In terms of added functionality, you get a calendar and a memo pad, both of which are well implemented, and also a media player. Alas, with 80MB of integrated memory and no expansion options, this is as bare a multimedia feast as you’re likely to find on a modern device. When you factor in the understandable lack of a headphone jack, what you’re looking at is strictly a last resort for media consumption.

And now, to the most important aspect of the watchphone – does it feel like the sort of luxurious crossover device that can justify its extravagant price? The short and dissatisfying answer is “kinda.” The long answer is that while a lot of things have been executed brilliantly and allow us a glimpse at the world of luxury, there’s just not enough to make us experience the sense of operating a transcendental device. First class materials and construction are offset by questionable ergonomics and the inescapable need for a Bluetooth headset, while the generally pleasing UI falls short of perfect, which – at this uncompromising price point – it ought to have been.

Conclusion

We really like the LG watchphone. In a world unbound by the economic realities we face today, we might even recommend it with only a few minor reservations. But when you consider that the hotly anticipated HTC HD2, accompanied by its armada of apps and utilities, is going to cost less without contract in UK, the watchphone simply cannot be justified as a reasoned purchase. Furthermore, Engadget Spanish has already handled a direct competitor from Samsung, which is heading to the Iberian peninsula this December at a more affordable €450 ($672) — which further undermines the rationality, whatever traces there are of it, in LG’s pricing.

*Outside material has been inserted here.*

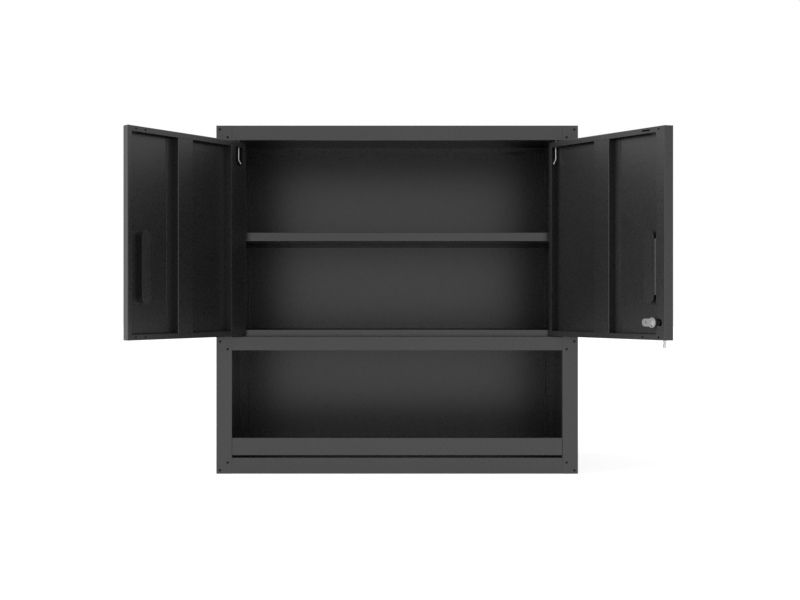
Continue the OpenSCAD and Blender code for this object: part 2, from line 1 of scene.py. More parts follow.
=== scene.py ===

The LG GD910 is a well executed device, whose engineers should be rightly proud. LG’s accountants, on the other hand, ought to step outside and smell the recession before trying to pitch us a device at a price point as ludicrous as £500. Ultimately, the watchphone is a fun diversion and also conducts itself well when needed to sub in for your day-to-day phone, but until its price undergoes a major haircut it’ll remain difficult, bordering on impossible, to recommend.